__STATED EXERCISE__: The required output is a word-for-word copy of the lines from the line bearing "# The whole stopper" through the line bearing "depsgraph = bpy.context.evaluated_depsgraph_get()", inclusive, and no other lines.

__DATASET CONTENT__:
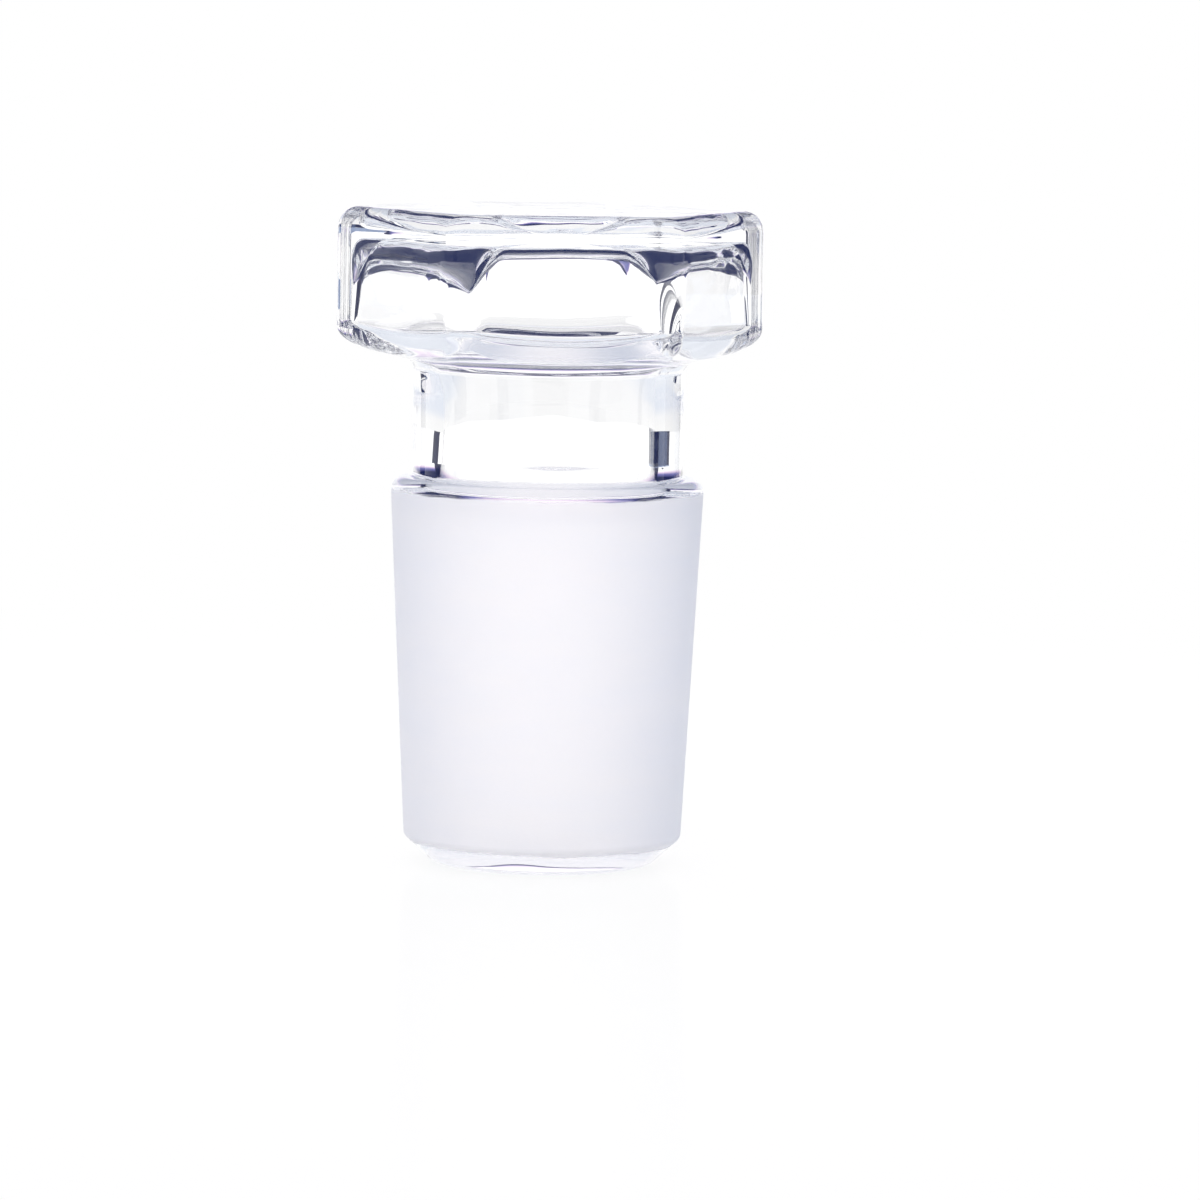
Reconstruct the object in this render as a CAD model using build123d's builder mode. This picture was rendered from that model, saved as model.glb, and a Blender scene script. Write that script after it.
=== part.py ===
"""Hollow glass stopper with a six-sided head, for a 29/32 ground socket.

One piece of borosilicate glass, blown from tube in a mould and sealed at both ends.
It stands on its closed foot, so the origin is the middle of the foot's standing ring
and +Z is the axis of the cone. Two flats of the head face -Y and +Y.
"""
import os
from math import cos, radians, sqrt, tan

from build123d import *

# Ground cone, size 29/32 of the 1 in 10 taper series
cone_large_d = 29.2
cone_length = 32.0
cone_taper = 10.0
cone_wall = 2.6

# Closed foot below the cone
foot_height = 2.6
foot_bevel = 2.8
foot_round = 2.0
foot_edge_round = 0.8
foot_thickness = 3.4
foot_inner_round = 4.0
dish_r = 7.0
dish_depth = 0.35

# Shoulder between the cone and the neck
shoulder_height = 1.7
shoulder_round = 1.2
shoulder_cove = 0.5
shoulder_inner_height = 3.5
shoulder_inner_round = 2.0

# Neck, a tube with its bore flared at both ends
neck_d = 25.3
neck_length = 10.8
neck_wall = 2.7
neck_cove = 1.2
neck_inner_foot_round = 6.0
neck_inner_top_round = 20.0
throat_length = 4.8
throat_flare = 1.25
throat_round = 3.0

# Six-sided head
head_across_flats = 35.3
head_height = 14.3
head_corner_round = 3.0
head_top_round = 2.0
head_bottom_round = 2.2
head_wall = 2.3
head_top_thickness = 3.0
head_inner_corner_round = 4.2
head_inner_top_round = 2.6
head_inner_bottom_round = 1.0
underside_slope = 14.0
underside_wall = 1.9

# Levels and radii that follow from the sizes above
cone_large_r = cone_large_d / 2
cone_small_r = cone_large_r - cone_length / cone_taper / 2
cone_top = foot_height + cone_length
neck_foot = cone_top + shoulder_height
neck_top = neck_foot + neck_length
head_top = neck_top + head_height
neck_r = neck_d / 2
bore_r = neck_r - neck_wall
throat_r = bore_r + throat_flare
throat_foot = neck_top - throat_length
head_apothem = head_across_flats / 2
cavity_apothem = head_apothem - head_wall
cavity_top = head_top - head_top_thickness
cone_offset = cone_wall * sqrt(1 + (1 / (2 * cone_taper)) ** 2)
cavity_shoulder = neck_foot - shoulder_inner_height
cone_bore_large_r = cone_large_r - cone_offset - (cone_top - cavity_shoulder) / cone_taper / 2
cone_bore_small_r = cone_small_r - cone_offset
slope_rise = tan(radians(underside_slope))
cavity_floor = neck_top + (throat_r - neck_r) * slope_rise + underside_wall / cos(radians(underside_slope))
head_reach = head_apothem / cos(radians(30)) + 1
head_middle = neck_top + head_height / 2
cavity_middle = (cavity_floor + cavity_top) / 2


def level_edges(part, height):
    """Edges of a part that lie flat at one height."""
    return part.edges().filter_by_position(Axis.Z, height - 0.01, height + 0.01)


def ring_edge(part, radius, height):
    """The full circle of one radius at one height."""
    rings = level_edges(part, height).filter_by(GeomType.CIRCLE)
    return rings.filter_by(lambda edge: abs(edge.radius - radius) < 0.01)


def cone_rim(part):
    """Outer edges of a six-sided block's coned underside, without its seam and its inner circle."""
    cone = part.faces().filter_by(GeomType.CONE).sort_by(SortBy.AREA)[-1]
    return cone.edges().filter_by(lambda edge: edge.geom_type not in (GeomType.LINE, GeomType.CIRCLE))


# Turned body: dished foot, cone, shoulder and neck, closed off inside the head
with BuildPart() as body:
    with BuildSketch(Plane.XZ) as body_outline:
        with BuildLine() as body_edge:
            TangentArc((0, dish_depth), (dish_r, 0), tangent=(1, 0))
            FilletPolyline(
                (dish_r, 0),
                (cone_small_r - foot_bevel, 0),
                (cone_small_r, foot_height),
                (cone_large_r, cone_top),
                (cone_large_r, neck_foot),
                (neck_r, neck_foot),
                (neck_r, head_middle),
                (0, head_middle),
                radius=[foot_round, foot_edge_round, 0, shoulder_round, shoulder_cove, 0],
            )
            Line((0, head_middle), (0, dish_depth))
        make_face()
    revolve(axis=Axis.Z)

# Head: a six-sided block with a coned underside and rounded rims
with BuildPart() as head:
    with BuildSketch(Plane.XY.offset(neck_top)) as head_plan:
        RegularPolygon(radius=head_apothem, side_count=6, major_radius=False)
        fillet(head_plan.vertices(), head_corner_round)
    extrude(amount=head_height)
    with BuildSketch(Plane.XZ) as underside:
        with BuildLine() as underside_edge:
            Polyline(
                (neck_r, neck_top),
                (head_reach, neck_top),
                (head_reach, neck_top + (head_reach - neck_r) * slope_rise),
                close=True,
            )
        make_face()
    revolve(axis=Axis.Z, mode=Mode.SUBTRACT)
    fillet(level_edges(head, head_top), head_top_round)
    fillet(cone_rim(head), head_bottom_round)

# Hollow inside: the tube's bore, and the space that the mould leaves in the head
with BuildPart() as cavity:
    with BuildSketch(Plane.XY.offset(cavity_floor)) as cavity_plan:
        RegularPolygon(radius=cavity_apothem, side_count=6, major_radius=False)
        fillet(cavity_plan.vertices(), head_inner_corner_round)
    extrude(amount=cavity_top - cavity_floor)
    with BuildSketch(Plane.XZ) as cavity_underside:
        with BuildLine() as cavity_underside_edge:
            Polyline(
                (throat_r, cavity_floor),
                (head_reach, cavity_floor),
                (head_reach, cavity_floor + (head_reach - throat_r) * slope_rise),
                close=True,
            )
        make_face()
    revolve(axis=Axis.Z, mode=Mode.SUBTRACT)
    fillet(level_edges(cavity, cavity_top), head_inner_top_round)
    fillet(cone_rim(cavity), head_inner_bottom_round)
    with BuildSketch(Plane.XZ) as bore_outline:
        with BuildLine() as bore_edge:
            FilletPolyline(
                (0, foot_thickness),
                (cone_bore_small_r, foot_thickness),
                (cone_bore_large_r, cavity_shoulder),
                (bore_r, neck_foot),
                (bore_r, throat_foot),
                (throat_r, cavity_floor),
                (throat_r, cavity_middle),
                (0, cavity_middle),
                radius=[
                    foot_inner_round,
                    shoulder_inner_round,
                    neck_inner_foot_round,
                    neck_inner_top_round,
                    0,
                    0,
                ],
            )
            Line((0, cavity_middle), (0, foot_thickness))
        make_face()
    revolve(axis=Axis.Z)
    fillet(ring_edge(cavity, throat_r, cavity_floor), throat_round)

# The whole stopper
with BuildPart() as stopper:
    add(body.part)
    add(head.part)
    fillet(ring_edge(stopper, neck_r, neck_top), neck_cove)
    add(cavity.part, mode=Mode.SUBTRACT)

stopper.part.label = "stopper"
os.makedirs("parts", exist_ok=True)
export_step(stopper.part, "parts/stopper.step")
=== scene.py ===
# %% [markdown]
# # A hollow glass stopper
# The stopper is one piece of clear borosilicate glass, blown from tube. Its head was pressed in a six-sided mould,
# its cone was ground to fit a socket, and both ends were sealed, so the glass is a wall round a space of still air.
# The packed model is loaded first. It gives the frame, and the box that the finished glass has to fill.

# %% Load the frame
import math

import bmesh
import bpy
from mathutils import Matrix, Vector, noise


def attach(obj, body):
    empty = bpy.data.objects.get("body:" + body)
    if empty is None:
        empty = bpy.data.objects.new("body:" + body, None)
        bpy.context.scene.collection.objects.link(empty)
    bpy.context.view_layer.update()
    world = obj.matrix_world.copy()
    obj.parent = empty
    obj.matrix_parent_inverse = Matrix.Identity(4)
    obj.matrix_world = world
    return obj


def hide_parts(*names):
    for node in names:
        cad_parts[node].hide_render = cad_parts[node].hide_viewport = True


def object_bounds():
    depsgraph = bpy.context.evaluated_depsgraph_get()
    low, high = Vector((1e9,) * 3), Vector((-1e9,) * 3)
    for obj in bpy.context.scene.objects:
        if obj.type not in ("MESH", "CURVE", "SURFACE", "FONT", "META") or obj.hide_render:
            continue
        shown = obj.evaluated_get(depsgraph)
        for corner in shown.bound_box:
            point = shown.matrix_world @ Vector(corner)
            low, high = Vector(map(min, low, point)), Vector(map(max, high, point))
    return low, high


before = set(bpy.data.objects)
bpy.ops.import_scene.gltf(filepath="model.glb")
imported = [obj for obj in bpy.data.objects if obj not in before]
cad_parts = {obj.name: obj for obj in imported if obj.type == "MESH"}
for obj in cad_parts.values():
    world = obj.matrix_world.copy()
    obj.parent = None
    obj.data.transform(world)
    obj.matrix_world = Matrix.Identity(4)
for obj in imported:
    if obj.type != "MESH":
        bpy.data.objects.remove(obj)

cad_low, cad_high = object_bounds()
scene = bpy.context.scene
print("box of the packed model:", cad_low, cad_high)

# %% [markdown]
# ## The camera
# A stopper like this is looked at from just above its own height, across a table. A long lens keeps its upright
# sides upright. A short lens held near would swell the head, so the camera stands well back instead, and it is
# turned a few degrees round the stopper, because the flats of the head don't quite face the viewer.

# %% Stand the camera
VIEW_TURN = math.radians(-4.5)
CAMERA_DISTANCE = 0.690
CAMERA_HEIGHT = 0.0915
CAMERA_ROLL = math.radians(0.95)
AIM_ASIDE = 0.0051
AIM_HEIGHT = 0.0248

camera_data = bpy.data.cameras.new("camera")
camera_data.sensor_width = 36
camera_data.lens = 222
camera_data.clip_start = 0.01
camera_data.clip_end = 20
camera = bpy.data.objects.new("camera", camera_data)
scene.collection.objects.link(camera)
scene.camera = camera

ahead = Vector((math.sin(VIEW_TURN), -math.cos(VIEW_TURN), 0))
sideways = Vector((math.cos(VIEW_TURN), math.sin(VIEW_TURN), 0))
camera.location = ahead * CAMERA_DISTANCE + Vector((0, 0, CAMERA_HEIGHT))
aim = sideways * AIM_ASIDE + Vector((0, 0, AIM_HEIGHT))
look = (aim - camera.location).to_track_quat("-Z", "Y").to_matrix().to_4x4()
camera.rotation_euler = (look @ Matrix.Rotation(CAMERA_ROLL, 4, "Z")).to_euler()
print("camera", round((aim - camera.location).length, 3), "m from what it looks at")

# %% [markdown]
# ## The sizes of the glass
# Glass shows its inside as clearly as its outside, because every ray crosses both faces of the wall. So the outline
# of the hollow matters as much as the outline of the stopper, and the sizes of both are named here, in millimetres.
# The height and the width across the flats come from the packed model's box. Names that end in r are radii, and
# a foot or a top is a level above the table.

# %% Name the outside's sizes
MM = 0.001
height = cad_high.z / MM
head_apothem = cad_high.y / MM

cone_large_r = 14.6
cone_small_r = 13.0
cone_foot = 2.6
cone_top = 34.6
foot_flat_r = 10.2
foot_round = 2.0
foot_edge_round = 0.8
dish_r = 7.0
dish_depth = 0.35
shoulder_round = 1.2
shoulder_cove = 0.5
neck_r = 12.65
neck_foot = 36.3
neck_top = 47.1
neck_cove = 1.2
underside_rise = math.tan(math.radians(14))
head_bottom_round = 2.2
head_top_round = 2.0
head_corner_round = 3.0
print("height", round(height, 2), "mm, flats", round(2 * head_apothem, 2), "mm apart")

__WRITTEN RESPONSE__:
# The whole stopper
with BuildPart() as stopper:
    add(body.part)
    add(head.part)
    fillet(ring_edge(stopper, neck_r, neck_top), neck_cove)
    add(cavity.part, mode=Mode.SUBTRACT)

stopper.part.label = "stopper"
os.makedirs("parts", exist_ok=True)
export_step(stopper.part, "parts/stopper.step")
=== scene.py ===
# %% [markdown]
# # A hollow glass stopper
# The stopper is one piece of clear borosilicate glass, blown from tube. Its head was pressed in a six-sided mould,
# its cone was ground to fit a socket, and both ends were sealed, so the glass is a wall round a space of still air.
# The packed model is loaded first. It gives the frame, and the box that the finished glass has to fill.

# %% Load the frame
import math

import bmesh
import bpy
from mathutils import Matrix, Vector, noise


def attach(obj, body):
    empty = bpy.data.objects.get("body:" + body)
    if empty is None:
        empty = bpy.data.objects.new("body:" + body, None)
        bpy.context.scene.collection.objects.link(empty)
    bpy.context.view_layer.update()
    world = obj.matrix_world.copy()
    obj.parent = empty
    obj.matrix_parent_inverse = Matrix.Identity(4)
    obj.matrix_world = world
    return obj


def hide_parts(*names):
    for node in names:
        cad_parts[node].hide_render = cad_parts[node].hide_viewport = True


def object_bounds():
    depsgraph = bpy.context.evaluated_depsgraph_get()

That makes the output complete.